Okuduktan sonra üzerime giydiğim kocaman bir Mango markalı kazağın devetüyü renkli, sarkık kollarını kendi bedenime sararak hıçkırıklara boğulmayı istediğim ve karşınızda kendimi son derece değersiz ve gözden çıkarılabilir hissettiğim bu yazıda gözüme çarpan bir diğer önemli şey, açıkça only sex modundayken uzun süreli ilişkilere de açık olabildiğiniz çelişkisi. Devamlı seks partneri ararken neden kafanda şekillendirdiğin kalıpların kalıcı olmasını bekliyorsun? Değişimlere açık değil misin ya da birisini severken / birisi tarafından sevilirken gerçekten yıkamayacağınız kalıpları ne kadar derine gömmüş olabilirsiniz ki?
 
Ben size aslında o kalıpların derinliği hakkında bir fikir verebilirim: evlisiniz, çocuklusunuz, karınızın gizli eşcinsel olduğunuzu bilmesine imkân tanımayacak kadar heteroseksüelsiniz ve bir taraftan da gözünüz dışarda, erkeklerle de cinsel ilişkiler yaşamak istiyorsunuz.
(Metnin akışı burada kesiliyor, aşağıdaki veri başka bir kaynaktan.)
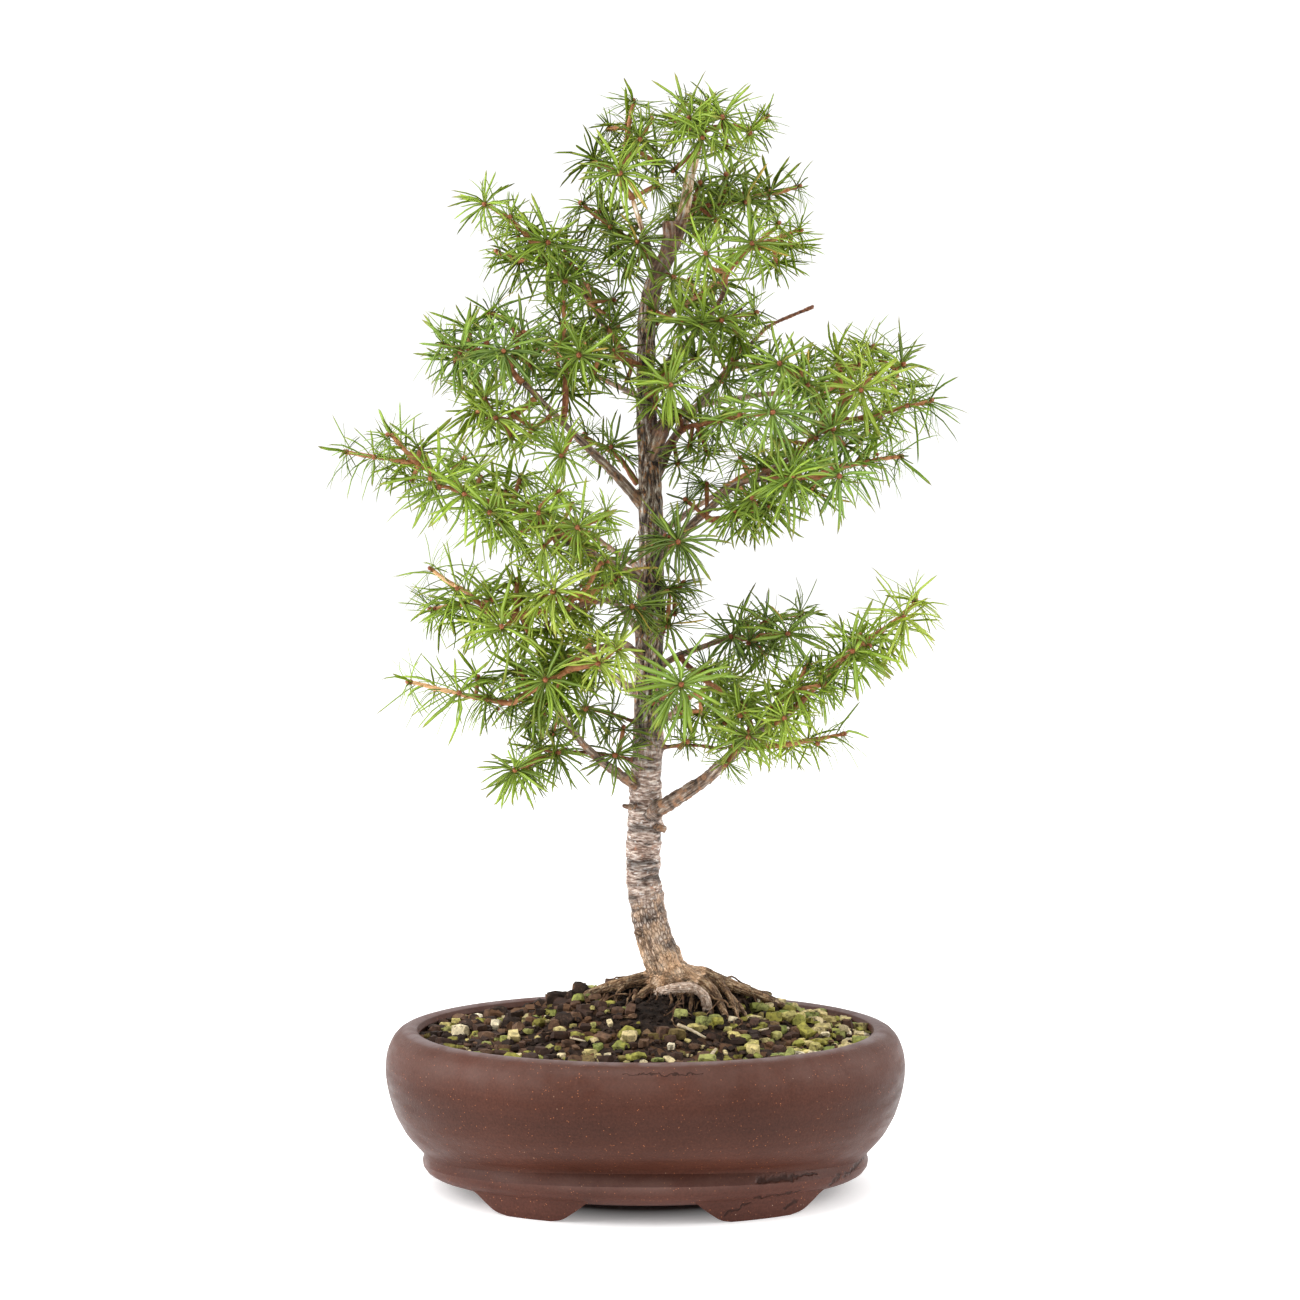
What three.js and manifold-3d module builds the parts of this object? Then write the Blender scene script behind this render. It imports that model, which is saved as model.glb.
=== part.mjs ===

Talep ettiğiniz uzun süreli ilişki modeli ise bir yerlerde tesadüfen karşılaştığınızda yüzünüzü kızartmayacak kadar erkek görünen insanların içlerine girmek.
 
Bakın, işin buraya kadar olan kısmında, kişisel olarak bir yanılgı ya da ayıp görmüyorum. Her ne kadar yıkacağız diye sesimizi yükseltip çığlıklar atsak da etrafımızda yükselen ve bizi ister istemez sıkıştırıp duran bir düzenin varlığını bugün reddedemiyoruz ve kişisel, ailesel ya da toplumun içinde kendinizi dâhil saydığınız grubun içindeki konumunuz konusunda endişelendiğinizi anlayabiliyorum.
 
Benim kızdığım nokta, insanları yalnızca talepleriniz ve istekleriniz - ve belki de biraz hayalleriniz, doğrultusunda şekillendirmeye zorluyor oluşunuz ve onları sırf istediğiniz gibi olmadılar / olamadılar diye kırıyor, üzüyor ve onlara fiziksel / ruhsal zararlar veriyor oluşunuz.
 
Umut verip, yanlarında olacağınızı hissettirip ardından onları havada bırakıyor oluşunuz.
 
Yoksa yatın kalkın, sikişin, düzüşün; hepimizin yaptığı şeyler ve uzun süreden beri ’doğal’ karşılayabilmeniz için hepimiz elimizden geleni yapıyoruz.
 
Klasik evli, itilmiş, hor görülmüş ve iktidarsız bir erkek profili görüyorum toplumun bir kesiminde. İnsanları kataloglamak ve o katalogdan beğenmek yerine onları farklı yönleriyle tanımaya çalışmak içinde biriken kalabalık içindeki yalnızlık ve kullanılmışlık hissini atmanıza yardım edebilir.
 
Bunları sizi yermek, hali hazırda kendi kendinize yaptığınız en büyük kötülük olan ötekileştirmek ya da tu kakalamak için söylemiyorum.
 
Hemcinsiniz tarafından sevildiğinizi hissetmeye ihtiyacınız var gibi görünüyor. Umarım bir gün gerçekten birinin sizi sevmesine fırsat tanırsınız.